Our Recipe for a Better Campus Food Culture

Side view of a sweet potato sandwich so all the layers of ingredients can be seen. Bottom text reads "EATING WELL AS A STUDENT'

Food Secure Canada considers community engagement a critical ingredient in its “Recipe for a Better Food System.” Involving students in the process of change has been at the core of our research work. Here is what we’ve done:

In pre-pandemic times, I worked with groups of students to radically use campus space and co-create another way of doing lunch on campus.  I launched a pilot project with GBC Student Affairs to experiment with a simple lunch framework. The framework provided space for students to develop and enact their food knowledge and connect with each other over a slow, healthy meal in the middle of their busy days. We broke down a recipe into affordable parts, and each student brought an ingredient to contribute to a grain bowl. Then we met on campus, wiped down a food court table, set it with a tablecloth, tealights, cutlery, and compostable bowls and sat down to a delicious meal.

The experience of eating with strangers in this way was a unique experience because suddenly we were no longer strangers; we found ourselves telling each other stories, giving advice, and sharing cooking tips! One student commented that as strange as it sounded, it felt like a family meal. This and other comments at these lunches revealed that a shared meal can have a truly positive impact on a student’s state of mind and that engagement in food-making activities is a necessary ingredient of a reimagined campus food culture.

The pandemic, of course, created a new challenge for students and campus administrators who were trying to support students: now they needed to address student food insecurity and student well-being remotely.

Below is the recipe for a virtual cook-along program we developed after pivoting to online programming due to the COVID-19 pandemic.

Our Tried and True Virtual Cook-Along Programming Recipe


  • Strategic partnerships with campus stakeholders
  • Partnerships with local food suppliers
  • Food box distribution logistics and event coordination
  • A core team dedicated to delivering this programming
  • Engaged students on each partner campus


1. First, we established strategic partnerships with residence coordinators at three college campuses: George Brown College (GBC), Humber College, and Seneca College, and with student unions at Dalhousie University, Lakehead University, and the University of Regina, as well as the Student Life administration at GBC.

2. We also established partnerships with the following local food suppliers who provided the local food boxes: The Wolfville Farmers’ Market, The DSU Farmers’ Market, Superior Seasons, REACH Regina, and 100km Foods.

3. The campus partners paid for and distributed the local food boxes to students on their campuses.

4. Each week, students joined Chef Joshna Maharaj on a Zoom call from her kitchen and learned about who grew the ingredients in their local food boxes and then were guided to cook delicious, nutritious meals with those ingredients in virtual and hybrid Cook-Along events.

Our Recipe In Action

Take a look at a clip from our our recent Cross-Canada Cook-Along on March 24, 2022:

We discovered that these close partnerships facilitate local food distribution and education, and ultimately create a cozy circle of care. It ensures students have access to nutritious ingredients that are sustainably sourced as well as guidance for how to cook that food, so it isn’t wasted – all in a welcoming and fun, albeit virtual, environment! It also provided more evidence of the value of local economies: the students have access to good, local, affordable food and the farmers build a steady, local consumer base.

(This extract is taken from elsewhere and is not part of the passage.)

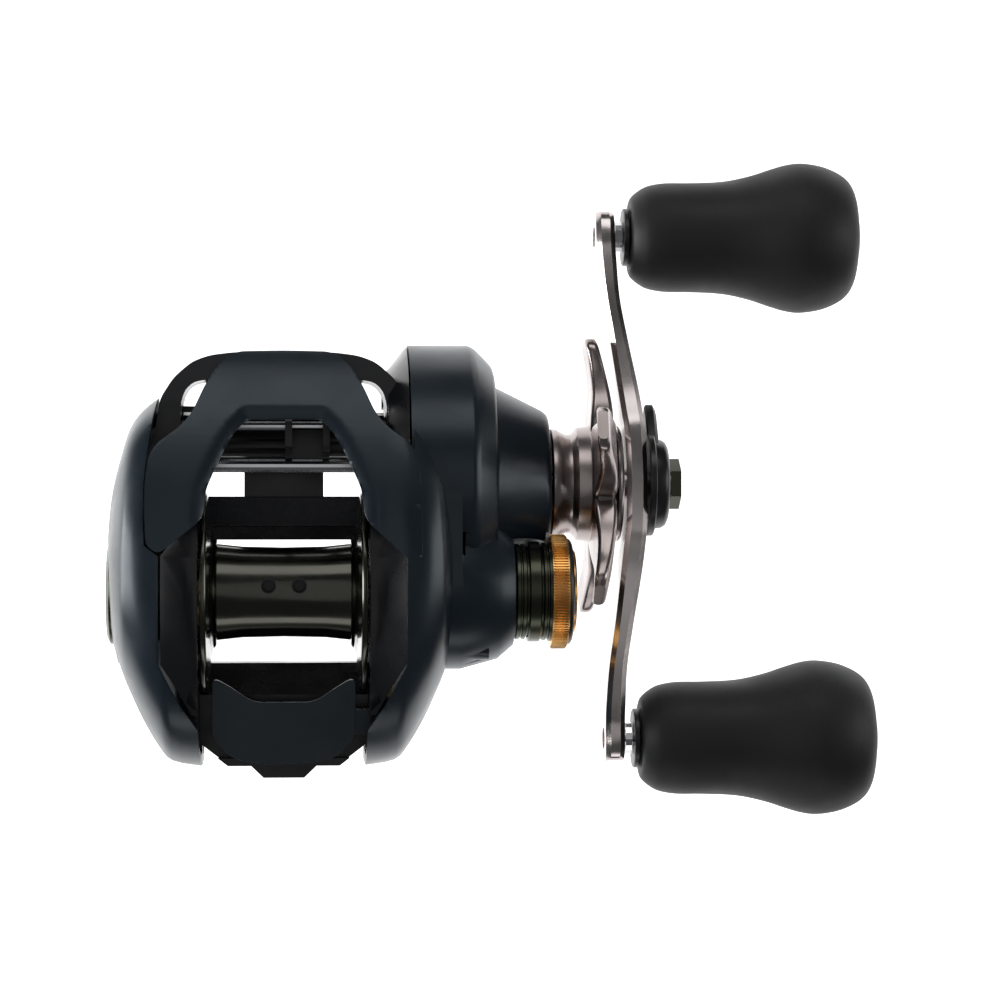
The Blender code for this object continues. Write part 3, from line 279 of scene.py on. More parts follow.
def weld(mesh, distance):
    shape = bmesh.new()
    shape.from_mesh(mesh)
    bmesh.ops.remove_doubles(shape, verts=shape.verts, dist=distance)
    bmesh.ops.recalc_face_normals(shape, faces=shape.faces)
    shape.to_mesh(mesh)
    shape.free()


PLANES = {  # rotation that turns a flat outline, so that its thickness runs along the axis
    "X": (math.pi / 2, 0.0, math.pi / 2),  # outline in (y, z)
    "Z": (0.0, 0.0, 0.0),  # outline in (x, y)
}


def plate(name, outlines, axis, low, high, material=None):
    """A flat outline with holes, given thickness from low to high along an axis."""
    curve = bpy.data.curves.new(name, "CURVE")
    curve.dimensions = "2D"
    curve.fill_mode = "BOTH"
    curve.extrude = (high - low) / 2 * MM
    for outline in outlines:
        spline = curve.splines.new("POLY")
        spline.points.add(len(outline) - 1)
        for point, (u, v) in zip(spline.points, outline):
            point.co = (u * MM, v * MM, 0, 1)
        spline.use_cyclic_u = True
    flat = bpy.data.objects.new(name + "_outline", curve)
    bpy.context.scene.collection.objects.link(flat)
    bpy.context.view_layer.update()
    graph = bpy.context.evaluated_depsgraph_get()
    mesh = bpy.data.meshes.new_from_object(flat.evaluated_get(graph))
    bpy.data.objects.remove(flat)
    weld(mesh, WELD_DISTANCE / 2)
    solid = add_object(name, mesh, material)
    solid.rotation_euler = PLANES[axis]
    solid.location["XYZ".index(axis)] = (low + high) / 2 * MM
    return solid


def rounded(points, reach, steps):
    """The same closed outline with every corner rounded off over a reach along both sides."""
    result = []
    for i, corner in enumerate(points):
        here = Vector(corner)
        before = Vector(points[i - 1]) - here
        after = Vector(points[(i + 1) % len(points)]) - here
        room = min(reach, 0.45 * before.length, 0.45 * after.length)
        start, end = here + before.normalized() * room, here + after.normalized() * room
        for k in range(steps + 1):
            t = k / steps
            point = start * (1 - t) ** 2 + here * (2 * t * (1 - t)) + end * t ** 2
            result.append((point.x, point.y))
    return result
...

Main Takeaway: Recipes for Better Campus Food Culture Already Exist

Because universities and colleges are a hub of educational activity for young adults, there is an opportunity to address the health of this large cohort as part of their education during a critical stage of their development. Universities and colleges are uniquely positioned to share valuable, relevant knowledge regarding healthy behaviours that will have lasting benefits. In a reimagined campus food culture, campus administrations can actively support students’ physical and mental health by making it easy for students to develop food literacy and participate in a culture of care.

This is an underexamined opportunity, but we can start the process of change by looking at the bright spots. There are groups, such as The Loaded Ladle and the many student-run food initiatives at Concordia (see Concordia Food Groups for a full list) that are doing exemplary work on their campuses. These innovative good food initiatives have existed for many years, and some of them, for decades. They have tested recipes for better campus food systems and are developing those that work. And just like any great recipe that travels from hand to hand, these micro-systems can provide a template that campus administrations can borrow and adjust to serve their students’ needs. But the over-arching need is clear: students need access to good food and food knowledge to support themselves during their post-secondary education and into their futures.

Jennifer is a professor teaching Food Studies Research Methods at George Brown College, a researcher trying to find innovative ways to change campus food culture, and the founder of the Communal Lunch Project. She is interested in the social function of food and the power of people cooking and eating together.